Von Franziskus 2014 zum Kardinal erhoben, war Nichols in den vergangenen Jahren noch an einigen hochkarätigen liturgischen Anlässen beteiligt. Dazu zählen die Trauerfeiern für Königin Elizabeth II. (2022) sowie für die Päpste Benedikt XVI. (2023) und Franziskus (2025), die Krönung von Charles III. (2023) – bei der er als erster katholischer Bischof seit der Reformation eine Rolle spielte, indem er den neuen König segnete – sowie zuletzt die Papstwahl Leos XIV. und der Besuch von König Charles III. im Vatikan.

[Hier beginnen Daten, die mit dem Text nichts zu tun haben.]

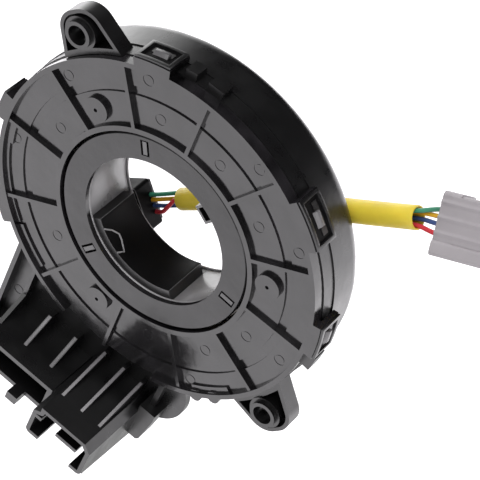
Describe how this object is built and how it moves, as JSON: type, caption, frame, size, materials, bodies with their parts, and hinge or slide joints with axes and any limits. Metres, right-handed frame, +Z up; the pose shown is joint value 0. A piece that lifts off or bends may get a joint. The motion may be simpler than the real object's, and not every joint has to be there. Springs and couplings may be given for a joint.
{
  "type": "steering clock spring",
  "caption": "Round clock spring with a ribbed face, screw ears, two connector shrouds, a turning hub and a short sheathed lead with a grey plug.",
  "frame": {"origin": "on the steering axis, at the column-side face of the turning ring", "axes": "-Y along the steering axis towards the column, +X right seen from the column, +Z up"},
  "size_m": [0.1598, 0.057, 0.1366],
  "materials": {
    "black_gloss": "gloss",
    "black_satin": "satin",
    "clear_film": "gloss",
    "tin": "satin",
    "ribbon_film": "gloss",
    "yellow_sleeve": "satin",
    "wire_green": "satin",
    "wire_yellow": "satin",
    "wire_blue": "satin",
    "wire_red": "satin",
    "grey_nylon": "satin"
  },
  "bodies": {
    "stator": {"housing": "black_gloss", "cover": "black_satin", "slip_sheet_front": "clear_film", "stator_lead_block": "black_satin", "connector_a_pins": "tin", "connector_b_pins": "tin", "base_lid": "black_gloss"},
    "rotor": {"rotor_ring": "black_satin", "rotor_hub": "black_gloss", "slip_sheet_rear": "clear_film", "ribbon_cable": "ribbon_film", "rotor_lead_block": "black_gloss", "block_cap": "black_gloss", "lead_sheath": "yellow_sleeve", "wire_green": "wire_green", "wire_yellow": "wire_yellow", "wire_blue": "wire_blue", "wire_red": "wire_red", "plug_housing": "grey_nylon", "plug_lock": "grey_nylon", "plug_terminals": "tin"}
  },
  "joints": [
    {"name": "rotor_turn", "type": "hinge", "parent": "stator", "child": "rotor", "pos_m": [0, 0, 0], "axis": [0, 1, 0], "range_deg": [-900, 900], "deforming": ["ribbon_cable"]}
  ]
}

Im Mai gehörte Nichols auch zu den Teilnehmern der Papstwahl – gerade noch, denn ab 80 Jahren erlischt das Wahlrecht eines Kardinals. Im Vorkonklave, der Zeit zwischen dem Tod des Papstes und dem Beginn der eigentlichen Papstwahl, ließ der Engländer mit seiner Vorstellung vom neuen Kirchenoberhaupt aufhorchen. Wer immer aus dem Konklave hervorgehe, könne “kein zweiter Franziskus sein”, sagte er der Zeitung “La Repubblica”. “Ich höre niemanden, der sich so präsentiert”, berichtete er aus den Gesprächen der Kardinäle. Franziskus habe dank individueller Stärke, geistiger Klarheit und Entschlossenheit das umgesetzt, woran er geglaubt habe. “Nicht jeder Papst kann so etwas tun.”

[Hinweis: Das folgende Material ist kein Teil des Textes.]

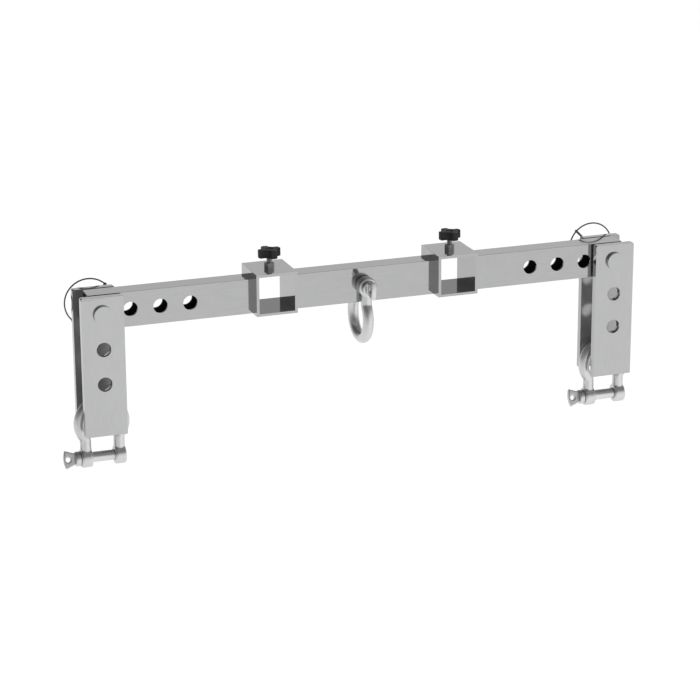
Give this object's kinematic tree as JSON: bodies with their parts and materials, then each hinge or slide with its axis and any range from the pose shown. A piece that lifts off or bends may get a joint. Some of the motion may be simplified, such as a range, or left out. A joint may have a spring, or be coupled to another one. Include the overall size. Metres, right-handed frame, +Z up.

Ob Nichols eine Rolle bei der Wahl von Robert Francis Prevost zu Leo XIV. gespielt hat, ist nicht sicher. Als Erzbischof von Westminster nimmt er allerdings eine zentrale Stellung beim sogenannten Commonwealth-Treffen am Rande des Vorkonklaves ein, bei dem sich Kardinäle aus dem Vereinigten Königreich, Malta, Indien, Australien, Westafrika und Kanada versammeln.
Nichols eigener Name tauchte auf keiner Buchmacherliste für die Franziskus-Nachfolge auf. Doch mehrere Sportportale in England sprangen offenbar dank ihm auf die Berichterstattung zum Konklave auf. Die Schlagzeile: “Wird ein Liverpool-Fan der neue Papst?” Mit Leo XIV. sitzt nun jedoch ein US-amerikanischer Baseballfan auf dem Stuhl Petri. Wann dieser über das mit 75 Jahren übliche Rücktrittsgesuch von Nichols als Erzbischof entscheiden wird, bleibt abzuwarten.